Der Tätigkeitsbereich der Organisation liegt derzeit in der Provinz Idlib. Dort leben drei Millionen Menschen, von denen viele schon mehrfach im Laufe des Bürgerkriegs flüchten mussten. In der letzten Rebellenbastion Syriens regieren radikale Islamisten.

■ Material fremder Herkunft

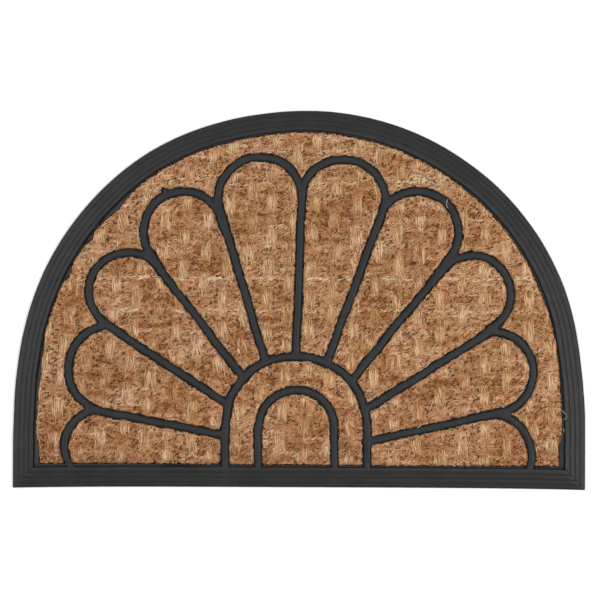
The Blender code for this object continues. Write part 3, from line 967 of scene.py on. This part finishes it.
def fibreMesh(way, radius, tone, hue):
    # way holds each fibre's middle line, as fibre by step by xyz
    count, steps, _ = way.shape
    along = np.gradient(way, axis=1)
    along /= np.linalg.norm(along, axis=2, keepdims=True) + 1e-9
    side = np.stack([-along[..., 1], along[..., 0], np.zeros(along.shape[:2])], axis=2)
    side /= np.linalg.norm(side, axis=2, keepdims=True) + 1e-9
    up = np.cross(along, side)
    inner = steps - 2
    rings = []
    for corner in range(3):
        turn = math.radians(90 + 120 * corner)
        offset = math.cos(turn) * side[:, 1:-1] + math.sin(turn) * up[:, 1:-1]
        rings.append(way[:, 1:-1] + offset * radius[:, None, None])
    rings = np.stack(rings, axis=2).reshape(count, inner * 3, 3)
    points = np.concatenate([way[:, :1], rings, way[:, -1:]], axis=1)
    one = [(0, 1 + (k + 1) % 3, 1 + k) for k in range(3)]
    for ring in range(inner - 1):
        low, high = 1 + 3 * ring, 4 + 3 * ring
        for k in range(3):
            after = (k + 1) % 3
            one.append((low + k, low + after, high + after))
            one.append((low + k, high + after, high + k))
    tip, last = 1 + 3 * inner, 3 * inner - 2
    one += [(tip, last + k, last + (k + 1) % 3) for k in range(3)]
    size = points.shape[1]
    faces = (np.array(one)[None] + size * np.arange(count)[:, None, None]).reshape(-1, 3)
    stepShare = np.concatenate([[0], np.repeat(np.arange(1, steps - 1), 3), [steps - 1]]) / (steps - 1)
    body = 1 - (2 * stepShare - 1) ** 2
    # painted shade: a fibre grows darker down in a gap and towards its ends, where it dives in
    deep = 1 - softStep(*fibres["deepHeights"], points[..., 2])
    toneAt = tone[:, None] + fibres["tipTone"] + fibres["bodyTone"] * body[None] - fibres["deepShade"] * deep
    toneAt = np.clip(toneAt, 0.01, 0.99)
    hueAt = np.repeat(np.clip(hue, 0.01, 0.99)[:, None], size, axis=1)
    return points.reshape(-1, 3), faces, np.stack([toneAt.ravel(), hueAt.ravel()], axis=1)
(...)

„Dort existiert natürlich auch Korruption, aber lange nicht so systematisch und unverschämt wie unter dem Regime“, sagt Bassam al-Kuwatli. Er arbeitet seit 2013 in der Türkei für Nichtregierungsorganisationen im syrischen Hilfssektor. Geld werde auf andere Weise auf der Strecke bleiben, erzählt er. Wenn etwa Projekte von einem Subunternehmen zum anderen delegiert werden. Jeder bekommt dann ein Stück vom Kuchen und das Budget verringert sich. AlKuwatli räumt mit der weitverbreiteten Meinung auf, Hilfe diene der Prävention gegen Migration. „Das ist eine Illusion“, meint er. In den Flüchtlingslagern werde der Wunsch nach Migration nicht kleiner.
„Leider ein korruptes System“
Noch weitaus kritischer ist Thomas von der Osten-Sacken, der Geschäftsführer der seit 30 Jahren im Nahen Osten tätigen Hilfsorganisation Wadi e. V. „Wir können von einem Ablasshandel sprechen. Gegen Bezahlung erhofft man sich Ruhe vor Flüchtlingen.“Die Strukturen des internationalen Hilfsbusiness seien eingefahren. „Das ist leider ein größtenteils korruptes System, das auf mehreren Ebenen auf Abhängigkeiten basiert und die Transparenz vermissen lässt“, sagt OstenSacken. „Und für Assad ist die Hilfe ein Kapital, das er sich nicht entgehen lassen will.“
Tatsächlich könnte die syrische Regierung ihren Zugriff ausweiten und bald die einzige Institution sein, über die die gesamte Hilfe abgewickelt wird. Noch ist ein Grenzübergang in die Türkei für UN-Lieferungen offen. Aber der könnte sich durch ein Veto Russlands im UN-Sicherheitsrat bald schließen. Dieses Jahr soll es bereits zwei Probeläufe gegeben haben. Das Regime transportierte von Damaskus auf dem Landweg UNHilfsgüter nach Idlib. Für Assad wäre diese Route eine zusätzliche Einnahmequelle und ein Druckmittel gegen die Rebellen.